White Night Marathon in Tel Aviv
Szwajgier mocked the exaggerated moves of an opera singer while she tried to make sense from notes on score pages that actually were filled with indecipherable colorful drawings. Meanwhile, Pyzik presented some of the possible uses of a perfectly built double bass, demonstrating how it could serve as a bed or a chair, then playing it upside down and even using its bow as an ad hoc fishing rod. But he always interacted with the theatrical movements of Szwajgier, offering vivid musical and verbal commentary on her vocal forays. Next he went out into the audience and from there shouted wild calls of encouragement. All the while, Szwajgier looked as though nothing could surprise her as she continued with her exploration of the extreme registers of the human voice. Nevertheless, their set was filled with pure musicality, even as they demonstrated that any musical happening brings with it a sort of game which, child-like as it may be, is still representative of the playful interaction occurring between players of music.

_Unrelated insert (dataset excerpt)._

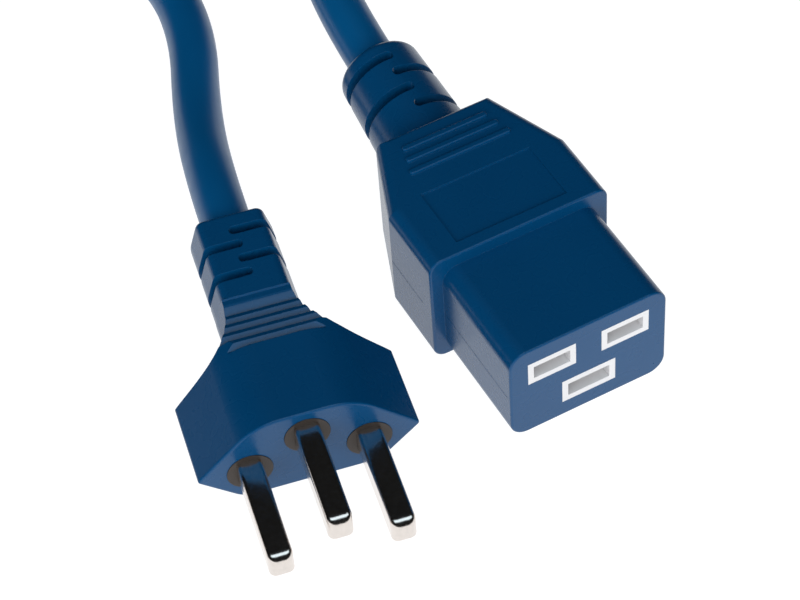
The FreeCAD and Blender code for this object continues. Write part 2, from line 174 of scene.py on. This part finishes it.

The atmosphere changed again during the set of the couple of German trumpet player Markus Stockhausen and Dutch clarinetist Tara Bouman. Having recorded as the Moving Sounds duo on Thinking About (Aktivraum, 2005), both are gifted with a clear and warm sound, and their music suggested a reflective and minimalist choral music. Their vibrating timbres were very suggestive of a resonant church pipe organ, filling the hall of Enav Cultural Center with meditative and beautiful sounds. Stockhausen further played with the acoustics of the hall when he played quarter tones with his trumpet into the grand piano while using the piano pedals to enhance the vibrating sounds, with the crystalline sound of Bouman's clarinet and bass clarinet providing colorful support. Stockhausen said that he is weary of any attempt to define his music. "All we are doing is music," he eventually submitted. The only guest musician who dared to put his music in the larger political context, he dedicated a captivating elegiac piece to "all the suffering mothers, here and every where," and indeed, you could feel the healing power of this music.
It was clear that after such a musical catharsis almost no other set might be welcome. The video art performance of German Elke Ulerm and Martin Slawig referenced the experimental film works of Stan Brakhage, but the simplistic, raw and repetitive electronic music emptied this performance of any meaningful combination of sound and vision. The Jerry Garval Sextet, led by veteran Israel drummer and senior members of the Israeli jazz scene, such as sax players Albert Piamenta, Morton Kam and bass saxophonist Motti Zelig, presented loose arrangements of compositions sounding in need of a few extra rehearsalsa sign it was time to retire for some sweet early morning sleep.